The year-long program is being led by instructors Will Goble, with the help of Ross Lewicki. Both perform on a regular basis at The Nash, located at 1st and Roosevelt streets. Goble works at both The Nash and PCM as an instructor, and is also the City Music coordinator at The Nash, helping to create the new student jazz ensemble program.
On Oct. 26, the PCM Jazz Ensemble played three opening songs to start off The Nash’s Sunday night jam session. After the student jazz ensemble opened with their three songs, the stage was opened to jazz performers of all talents to play, and the ensemble members were able to stay and watch the performances.
“Maybe they’ll get to play with some more experienced players and see what it’s like to play with people they’ve never met before, in an informal, but structured setting,” Goble pointed out. “They sort of learn the etiquette and customs and unspoken rules.”

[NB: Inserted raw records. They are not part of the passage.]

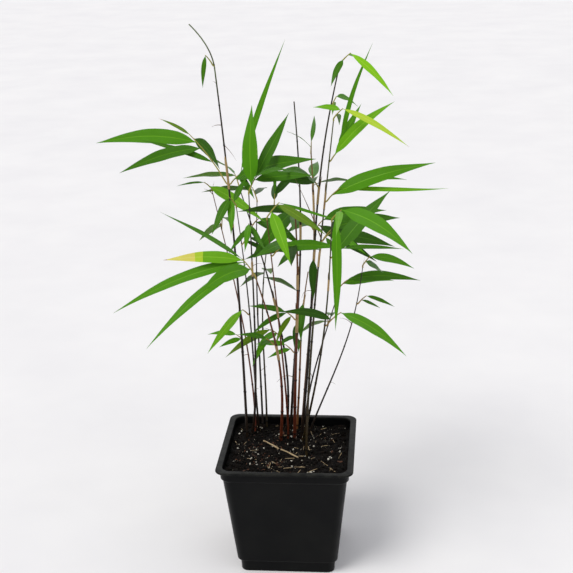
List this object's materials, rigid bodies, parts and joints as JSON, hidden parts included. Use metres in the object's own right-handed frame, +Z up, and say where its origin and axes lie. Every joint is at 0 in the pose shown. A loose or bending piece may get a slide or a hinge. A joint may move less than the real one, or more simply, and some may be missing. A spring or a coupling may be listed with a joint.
{
  "type": "potted bamboo",
  "caption": "Young bamboo in a square black nursery pot: slender upright culms from one clump with sprays of narrow green leaves.",
  "frame": {"origin": "centre of the pot's flat underside", "axes": "+Z up along the pot's axis, +X to the plant's right and -Y to its front"},
  "size_m": [0.2709, 0.2683, 0.416],
  "materials": {
    "pot": "black moulded nursery pot plastic, satin, grey along the lip",
    "soil": "damp dark potting mix with pale mineral grains and brown bark bits",
    "culm": "smooth thin culms, red-brown to olive, with pale papery sheaths at the nodes",
    "leaf": "thin parallel-veined blades, fresh green with a few yellow and brown tips"
  },
  "bodies": {
    "root": {"pot": "pot", "soil": "soil", "culm_tall_left": "culm", "culm_thin_left": "culm", "culm_green_left": "culm", "culm_slim_left": "culm", "culm_front_left": "culm", "culm_back_lean": "culm", "culm_brown_low": "culm", "culm_dark_lean": "culm", "culm_front_thin": "culm", "culm_spike": "culm", "culm_brown_pair": "culm", "culm_stub": "culm", "culm_broad_brown": "culm", "culm_tall_right": "culm", "culm_front_right": "culm", "culm_mid_right": "culm", "culm_outer_right": "culm", "culm_second_right": "culm", "spray_hook": "leaf", "spray_upper_left": "leaf", "spray_tall_left_mid": "leaf", "spray_thin_left_tip": "leaf", "spray_thin_left_back": "leaf", "spray_low_left": "leaf", "spray_inner_left": "leaf", "spray_left_low": "leaf", "spray_slim_back": "leaf", "spray_slim_low": "leaf", "spray_spears": "leaf", "spray_pale_tip": "leaf", "spray_back_low": "leaf", "spray_left_mid": "leaf", "spray_dark_back": "leaf", "spray_low_front": "leaf", "spray_front_fan": "leaf", "spray_spike_mass": "leaf", "spray_low_hang": "leaf", "spray_low_centre": "leaf", "spray_stub_side": "leaf", "spray_brown_side": "leaf", "spray_brown_mass": "leaf", "spray_broad_back": "leaf", "spray_broad_top": "leaf", "spray_tall_right_tip": "leaf", "spray_tall_right_neck": "leaf", "spray_hanging": "leaf", "spray_front_right_top": "leaf", "spray_front_right_mid": "leaf", "spray_low_right": "leaf", "spray_mid_right_tip": "leaf", "spray_mid_back": "leaf", "spray_outer_right_tip": "leaf", "spray_second_right_tip": "leaf", "spray_uprights": "leaf", "spray_right_mass": "leaf", "spray_long_right": "leaf"}
  },
  "joints": []
}
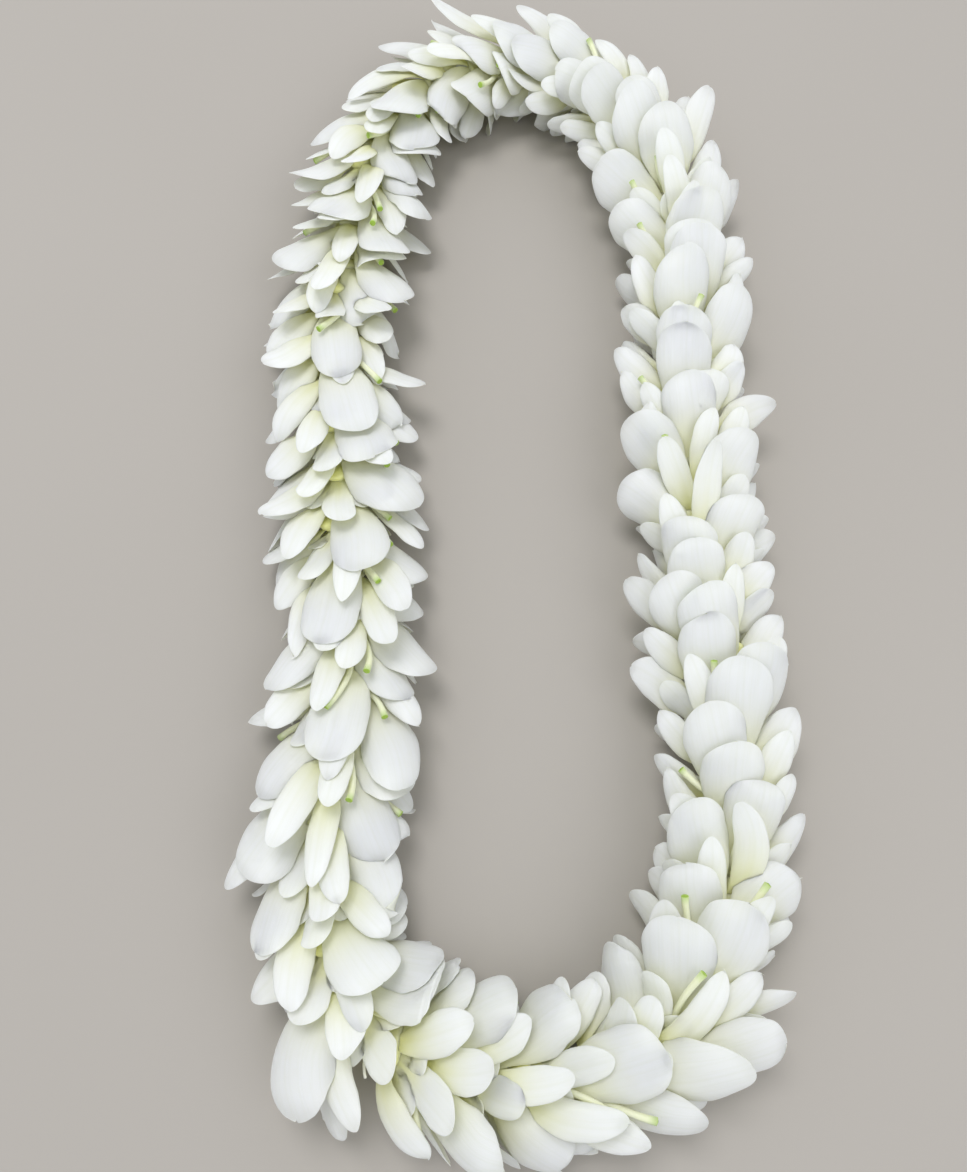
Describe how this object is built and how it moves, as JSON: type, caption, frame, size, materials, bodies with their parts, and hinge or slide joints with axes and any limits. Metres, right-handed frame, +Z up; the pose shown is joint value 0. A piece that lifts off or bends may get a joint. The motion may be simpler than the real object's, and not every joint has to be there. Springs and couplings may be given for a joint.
{
  "type": "flower lei",
  "caption": "Closed loop of white orchid blooms strung close together on a knotted thread, petals overlapping in layers, worn round the neck.",
  "frame": {"origin": "on the surface that the lei lies on, under the middle of its box", "axes": "+Z up from the surface, +Y along the loop's long way, away from the tie, +X across the loop"},
  "size_m": [0.212, 0.489, 0.0447],
  "materials": {
    "white_petals": "soft matte living petal",
    "thread": "twisted cotton"
  },
  "bodies": {
    "root": {"bloom_pair_01": "white_petals", "bloom_pair_02": "white_petals", "bloom_pair_03": "white_petals", "bloom_pair_04": "white_petals", "bloom_pair_05": "white_petals", "bloom_pair_06": "white_petals", "bloom_pair_07": "white_petals", "bloom_pair_08": "white_petals", "bloom_pair_09": "white_petals", "bloom_pair_10": "white_petals", "bloom_pair_11": "white_petals", "bloom_pair_12": "white_petals", "bloom_pair_13": "white_petals", "bloom_pair_14": "white_petals", "bloom_pair_15": "white_petals", "bloom_pair_16": "white_petals", "bloom_pair_17": "white_petals", "bloom_pair_18": "white_petals", "bloom_pair_19": "white_petals", "bloom_pair_20": "white_petals", "bloom_pair_21": "white_petals", "bloom_pair_22": "white_petals", "bloom_pair_23": "white_petals", "bloom_pair_24": "white_petals", "bloom_pair_25": "white_petals", "bloom_pair_26": "white_petals", "bloom_pair_27": "white_petals", "bloom_pair_28": "white_petals", "bloom_pair_29": "white_petals", "bloom_pair_30": "white_petals", "bloom_pair_31": "white_petals", "bloom_pair_32": "white_petals", "bloom_pair_33": "white_petals", "bloom_pair_34": "white_petals", "bloom_pair_35": "white_petals", "bloom_pair_36": "white_petals", "bloom_pair_37": "white_petals", "bloom_pair_38": "white_petals", "bloom_pair_39": "white_petals", "bloom_pair_40": "white_petals", "bloom_pair_41": "white_petals", "bloom_pair_42": "white_petals", "bloom_pair_43": "white_petals", "bloom_pair_44": "white_petals", "bloom_pair_45": "white_petals", "bloom_pair_46": "white_petals", "thread": "thread"}
  },
  "joints": []
}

Goble said most of the students in the ensemble are very new to playing, so he gets to help the students discover if playing jazz is something they really love, or at least try something new. “A lot of [students] are discovering if they really like jazz, or want to play another kind of music, which is also cool. The best part of it is they have the chance to have more information at their disposal as they decide what music is going to be for them in their future, immediate and far away.”
Cian has been studying the drums for eight years, and admits that he’d much rather be playing rock or hard rock instead of jazz. It doesn’t stop him from wanting to learn as much as he can, though.
“I’ve come to learn that I really have to be well rehearsed in everything I do,” he said. “Switching genres is really important … If I have to play jazz, I’ll play jazz. If I have to play Latin, I’ll play Latin.”
Enrolling in the Phoenix Conservatory of Music, which is located in Metrocenter Mall, was a “turning point in music” for Cian. “No pun intended, but it really has been instrumental in taking [Cian] to a new level in not just playing, but listening to music, appreciating music, understanding all the thought behind music,” Sean Callahan, Cian’s father, said.
The Jazz Ensemble will perform a free concert at Metrocenter Mall at 3 p.m. on Sunday, Dec. 14.
The Phoenix Conservatory of Music, a nonprofit organization that provides quality music education that is affordable and accessible, is affiliated with the Berklee City Music Network. For more information, visit www.PCMrocks.org.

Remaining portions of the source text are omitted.